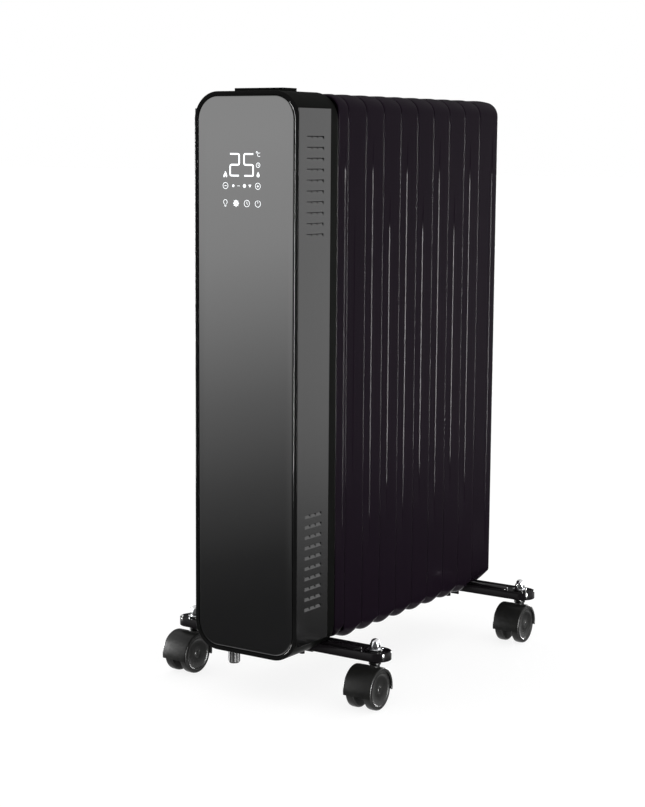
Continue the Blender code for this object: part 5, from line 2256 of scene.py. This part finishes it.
    def ramp(
        self, tree: bpy.types.NodeTree, height: Socket, stops: Sequence[Point]
    ) -> Socket:
        """A wall's brightness by the height of the direction.

        Args:
            tree: The room's nodes.
            height: The socket of the height, 0 straight down and 1 straight up.
            stops: Elevations in degrees with their brightness.

        Returns:
            The socket of the brightness.
        """
        node = tree.nodes.new("ShaderNodeValToRGB")
        tree.links.new(height, node.inputs[0])
        points = node.color_ramp.elements
        points[0].color = (*[stops[0][1]] * 3, 1.0)
        points[-1].color = (*[stops[-1][1]] * 3, 1.0)
        for elevation, value in stops[1:-1]:
            point = points.new(0.5 + 0.5 * sin(radians(elevation)))
            point.color = (value, value, value, 1.0)
        return node.outputs[0]

    def background(
        self, tree: bpy.types.NodeTree, strength: float, color: Socket | None = None
    ) -> Socket:
        """Adds a background to the room.

        Args:
            tree: The room's nodes.
            strength: How bright it is.
            color: The socket of its colour, or None for white.

        Returns:
            The socket of its light.
        """
        node = tree.nodes.new("ShaderNodeBackground")
        node.inputs["Strength"].default_value = strength
        node.inputs["Color"].default_value = (1.0, 1.0, 1.0, 1.0)
        if color is not None:
            tree.links.new(color, node.inputs["Color"])
        return node.outputs[0]

    def hang_lights(self) -> None:
        """Hangs tall strip lights that draw lines down the rounded edges, not in the gloss."""
        lit = bpy.data.collections.new("strip_lit")
        for obj in bpy.context.scene.objects:
            if obj.type == "MESH" and obj.name not in self.unlit:
                lit.objects.link(obj)
        for strip in self.strips:
            turn = radians(-strip.bearing)
            across = Vector((strip.distance * cos(turn), strip.distance * sin(turn), 0))
            data = bpy.data.lights.new(strip.name, "AREA")
            data.shape = "RECTANGLE"
            data.size = strip.width
            data.size_y = self.strip_height
            data.energy = strip.power
            light = bpy.data.objects.new(strip.name, data)
            light.matrix_world = (
                Matrix.Translation(across + Vector((0, 0, self.strip_middle)))
                @ (-across).to_track_quat("-Z", "Y").to_matrix().to_4x4()
            )
            light.visible_camera = False
            light.visible_diffuse = False
            light.light_linking.receiver_collection = lit
            bpy.context.scene.collection.objects.link(light)


def main() -> None:
    """Builds the heater's pieces in order, then the studio round it."""
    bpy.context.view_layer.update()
    shop = Workshop()
    body = Body()
    ControlFront(shop, body).build()
    Housing(shop, body).build()
    FinStack(shop, body).build()
    for end in ("front", "rear"):
        FootBracket(shop, end).build()
        for side in Side:
            Caster(shop, end, side).build()
    Inside(shop).build()
    Studio().build()


if __name__ == "__main__":
    main()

--

Copy down the whole of the data above, matching it exactly.

**Solution for this problem**
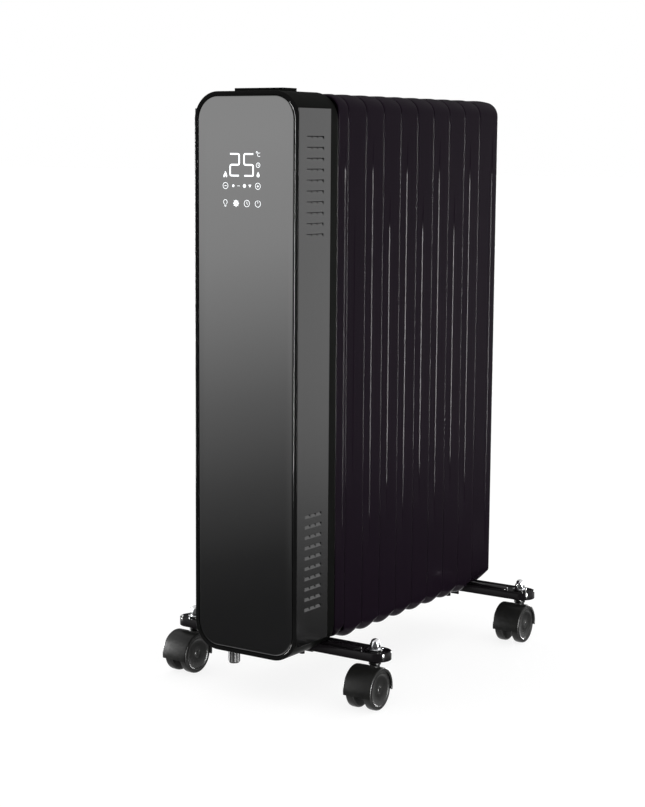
Continue the Blender code for this object: part 5, from line 2256 of scene.py. This part finishes it.
    def ramp(
        self, tree: bpy.types.NodeTree, height: Socket, stops: Sequence[Point]
    ) -> Socket:
        """A wall's brightness by the height of the direction.

        Args:
            tree: The room's nodes.
            height: The socket of the height, 0 straight down and 1 straight up.
            stops: Elevations in degrees with their brightness.

        Returns:
            The socket of the brightness.
        """
        node = tree.nodes.new("ShaderNodeValToRGB")
        tree.links.new(height, node.inputs[0])
        points = node.color_ramp.elements
        points[0].color = (*[stops[0][1]] * 3, 1.0)
        points[-1].color = (*[stops[-1][1]] * 3, 1.0)
        for elevation, value in stops[1:-1]:
            point = points.new(0.5 + 0.5 * sin(radians(elevation)))
            point.color = (value, value, value, 1.0)
        return node.outputs[0]

    def background(
        self, tree: bpy.types.NodeTree, strength: float, color: Socket | None = None
    ) -> Socket:
        """Adds a background to the room.

        Args:
            tree: The room's nodes.
            strength: How bright it is.
            color: The socket of its colour, or None for white.

        Returns:
            The socket of its light.
        """
        node = tree.nodes.new("ShaderNodeBackground")
        node.inputs["Strength"].default_value = strength
        node.inputs["Color"].default_value = (1.0, 1.0, 1.0, 1.0)
        if color is not None:
            tree.links.new(color, node.inputs["Color"])
        return node.outputs[0]

    def hang_lights(self) -> None:
        """Hangs tall strip lights that draw lines down the rounded edges, not in the gloss."""
        lit = bpy.data.collections.new("strip_lit")
        for obj in bpy.context.scene.objects:
            if obj.type == "MESH" and obj.name not in self.unlit:
                lit.objects.link(obj)
        for strip in self.strips:
            turn = radians(-strip.bearing)
            across = Vector((strip.distance * cos(turn), strip.distance * sin(turn), 0))
            data = bpy.data.lights.new(strip.name, "AREA")
            data.shape = "RECTANGLE"
            data.size = strip.width
            data.size_y = self.strip_height
            data.energy = strip.power
            light = bpy.data.objects.new(strip.name, data)
            light.matrix_world = (
                Matrix.Translation(across + Vector((0, 0, self.strip_middle)))
                @ (-across).to_track_quat("-Z", "Y").to_matrix().to_4x4()
            )
            light.visible_camera = False
            light.visible_diffuse = False
            light.light_linking.receiver_collection = lit
            bpy.context.scene.collection.objects.link(light)


def main() -> None:
    """Builds the heater's pieces in order, then the studio round it."""
    bpy.context.view_layer.update()
    shop = Workshop()
    body = Body()
    ControlFront(shop, body).build()
    Housing(shop, body).build()
    FinStack(shop, body).build()
    for end in ("front", "rear"):
        FootBracket(shop, end).build()
        for side in Side:
            Caster(shop, end, side).build()
    Inside(shop).build()
    Studio().build()


if __name__ == "__main__":
    main()